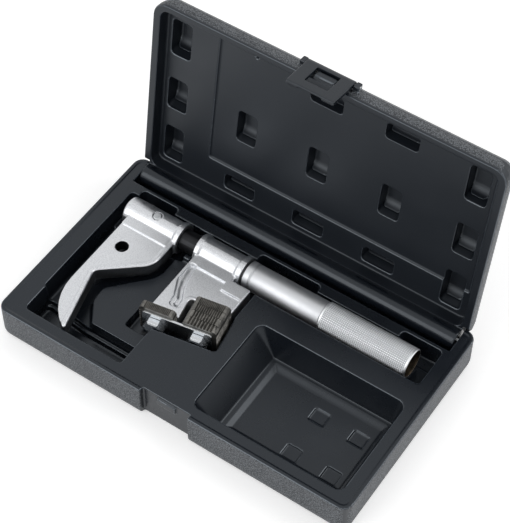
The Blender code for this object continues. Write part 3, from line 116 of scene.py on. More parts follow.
def scale_of(millimetres):
    """Scale of a pattern whose grains have this real size."""
    return 1000.0 / millimetres


def start_material(name, colour, roughness, metallic=0.0):
    """A Principled surface with its constant values set on its own sockets."""
    finish = bpy.data.materials.new(name)
    finish.use_nodes = True
    surface = finish.node_tree.nodes["Principled BSDF"]
    surface.inputs["Base Color"].default_value = linear(colour)
    surface.inputs["Roughness"].default_value = roughness
    surface.inputs["Metallic"].default_value = metallic
    place = add_node(finish.node_tree, "ShaderNodeTexCoord", {}).outputs["Object"]
    return finish, finish.node_tree, surface, place


print("black plastic in linear light:", [round(value, 4) for value in linear("#13171d")])

# %% [markdown]
# ## Blow-moulded polyethylene
# The case is high-density polyethylene, blown into a steel mould. Inside, the
# mould was smooth, which leaves a soft sheen with slow waves where the plastic
# cooled unevenly. The lid's inner side cooled slower and came out duller, and
# the hinge barrel is worn to a gloss by its ears. Outside, the mould was
# etched with a pebble grain, which scatters the light and looks greyer. The
# soot that colours it gives the sheen a cold tone. Noise in the roughness
# stands for handling marks. The rounded edges are glossier and painted paler,
# which is a painted highlight along them.

# %% Case plastics
polyethylene_ior = 1.5
handling_marks = 35.7           # sizes of patterns in millimetres
cooling_waves = 22.2
mould_pebbles = 1.1


def moulded_plastic(name, colour, roughness):
    """Polyethylene with a cold sheen, handling marks and slow waves in its skin."""
    finish, tree, surface, place = start_material(name, colour, roughness)
    surface.inputs["IOR"].default_value = polyethylene_ior
    surface.inputs["Specular Tint"].default_value = linear("#eff7ff")
    marks = add_node(tree, "ShaderNodeTexNoise",
                     {"Scale": scale_of(handling_marks), "Detail": 5.0, "Roughness": 0.6}, Vector=place)
    spread = add_node(tree, "ShaderNodeMapRange",
                      {"From Min": 0.3, "From Max": 0.7,
                       "To Min": roughness - 0.04, "To Max": roughness + 0.05}, Value=marks.outputs["Fac"])
    tree.links.new(spread.outputs["Result"], surface.inputs["Roughness"])
    waves = add_node(tree, "ShaderNodeTexNoise", {"Scale": scale_of(cooling_waves), "Detail": 2.0},
                     Vector=place)
    skin = add_node(tree, "ShaderNodeBump", {"Strength": 0.5, "Distance": 0.00015},
                    Height=waves.outputs["Fac"])
    tree.links.new(skin.outputs["Normal"], surface.inputs["Normal"])
    return finish, tree, surface, place, skin


def add_grain(tree, surface, place, skin, size, depth, low, high):
    """Pebble grain: bumps of a given size, their depth in metres, with worn, paler tops."""
    pebbles = add_node(tree, "ShaderNodeTexVoronoi", {"Scale": scale_of(size), "feature": "SMOOTH_F1",
                                                      "Smoothness": 0.4}, Vector=place)
    grain = add_node(tree, "ShaderNodeBump", {"Strength": 1.0, "Distance": depth, "invert": True},
                     Height=pebbles.outputs["Distance"], Normal=skin.outputs["Normal"])
    tree.links.new(grain.outputs["Normal"], surface.inputs["Normal"])
    tops = add_node(tree, "ShaderNodeValToRGB", {}, Fac=pebbles.outputs["Distance"])
    tops.color_ramp.elements[0].position = 0.25
    tops.color_ramp.elements[0].color = linear(high)
    tops.color_ramp.elements[1].position = 0.60
    tops.color_ramp.elements[1].color = linear(low)
    tree.links.new(tops.outputs["Color"], surface.inputs["Base Color"])


polyethylene_smooth = moulded_plastic("polyethylene_moulded_smooth", "#13171d", 0.27)[0]
polyethylene_satin = moulded_plastic("polyethylene_moulded_satin", "#13171d", 0.38)[0]
polyethylene_gloss = moulded_plastic("polyethylene_moulded_gloss", "#13171d", 0.20)[0]
# The paler colour and doubled specular of the rounded edges are a painted highlight; the lower roughness
# makes them glossier.
polyethylene_edge_highlight, *edge_highlight_nodes = moulded_plastic("polyethylene_painted_edge_highlight", "#3a4047", 0.24)
edge_highlight_nodes[1].inputs["Specular IOR Level"].default_value = 1.0
polyethylene_grained, *grained = moulded_plastic("polyethylene_moulded_grained", "#2e3135", 0.44)
add_grain(*grained, mould_pebbles, 0.0005, "#1f2124", "#6c7075")
print("plastics:", polyethylene_smooth.name, polyethylene_grained.name)

# %% [markdown]
# ## Satin chrome
# The jaw and the head are steel castings. They were blasted before plating, so
# the chrome keeps a speckle over slow unevenness. The marks of single grains of
# grit are too fine for the picture, so the speckle is drawn as coarse as it
# needs to show, just under a millimetre. The handle was turned and ground, so
# its chrome is smoother and even.

# %% Chrome finishes
blasted_speckle = 0.769         # sizes of patterns in millimetres
cast_unevenness = 6.25
turned_drift = 4.55


def cast_chrome(name, colour, shade):
    """Chrome over a blasted casting, speckled between two colours."""
    finish, tree, surface, place = start_material(name, colour, 0.34, 1.0)
    speckle = add_node(tree, "ShaderNodeTexNoise",
                       {"Scale": scale_of(blasted_speckle), "Detail": 2.0, "Roughness": 0.6}, Vector=place)
    colours = add_node(tree, "ShaderNodeValToRGB", {}, Fac=speckle.outputs["Fac"])
    colours.color_ramp.elements[0].position = 0.38
    colours.color_ramp.elements[0].color = linear(shade)
    colours.color_ramp.elements[1].position = 0.56
    colours.color_ramp.elements[1].color = linear(colour)
    tree.links.new(colours.outputs["Color"], surface.inputs["Base Color"])
    cloud = add_node(tree, "ShaderNodeTexNoise", {"Scale": scale_of(cast_unevenness), "Detail": 3.0},
                     Vector=place)
    spread = add_node(tree, "ShaderNodeMapRange",
                      {"From Min": 0.3, "From Max": 0.7, "To Min": 0.29, "To Max": 0.39},
                      Value=cloud.outputs["Fac"])
    tree.links.new(spread.outputs["Result"], surface.inputs["Roughness"])
    fine = add_node(tree, "ShaderNodeBump", {"Strength": 1.0, "Distance": 0.00006},
                    Height=speckle.outputs["Fac"])
    slow = add_node(tree, "ShaderNodeBump", {"Strength": 1.0, "Distance": 0.00005},
                    Height=cloud.outputs["Fac"], Normal=fine.outputs["Normal"])
    tree.links.new(slow.outputs["Normal"], surface.inputs["Normal"])
    return finish


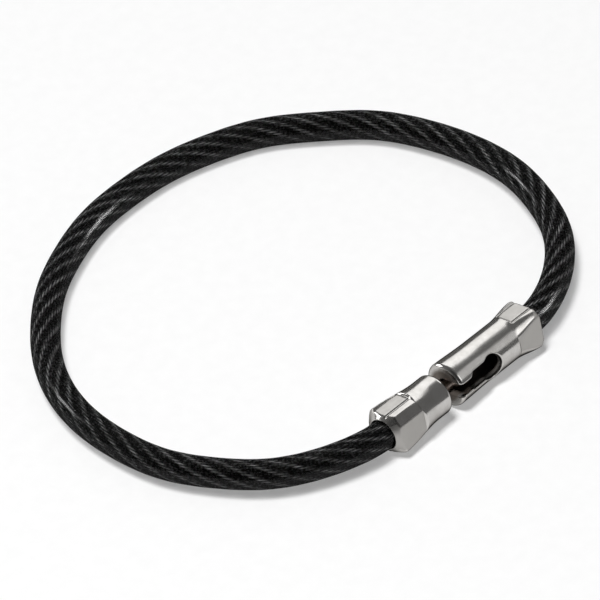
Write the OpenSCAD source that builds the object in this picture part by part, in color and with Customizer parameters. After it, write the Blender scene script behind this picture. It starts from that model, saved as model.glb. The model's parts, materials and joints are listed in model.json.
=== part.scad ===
// Closed cable loop for the wrist: a coated wire rope whose two ends are
// crimped into the halves of a ball and keyhole clasp.
// Millimetres. X runs along the clasp from the plug half to the socket half,
// Y points into the loop, and Z is up from the surface that the loop lies on.

/* [Cable] */
// Diameter over the plastic jacket
cable_d = 4; // [3:0.1:5]
// Wall of the plastic jacket
jacket_wall = 0.45; // [0.3:0.05:0.6]
// Diameter of the strand in the middle of the rope
core_d = 1; // [0.6:0.1:1.2]
// Gap between one layer of the cable and the next
layer_gap = 0.05; // [0.02:0.01:0.1]

/* [Socket half] */
// Length of the socket sleeve
sleeve_len = 16.2; // [13:0.1:20]
// Wall of the sleeve round its cavity
sleeve_wall = 0.95; // [0.7:0.05:1.4]
// Thickness of the end wall that holds the ball
end_wall = 1; // [0.8:0.1:1.4]
// Distance from the mouth to the middle of the entry hole
entry_x = 6.3; // [5.9:0.1:8]
// Width of the channel between the entry hole and the ball's seat
channel_w = 2.2; // [1.9:0.1:2.4]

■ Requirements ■
Extract exactly the leading lines of the data, stopping at and including the line with "return 1000.0 / millimetres".

■ Worked answer ■
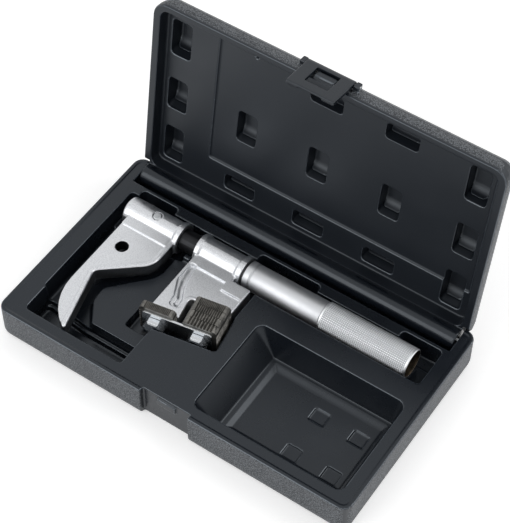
The Blender code for this object continues. Write part 3, from line 116 of scene.py on. More parts follow.
def scale_of(millimetres):
    """Scale of a pattern whose grains have this real size."""
    return 1000.0 / millimetres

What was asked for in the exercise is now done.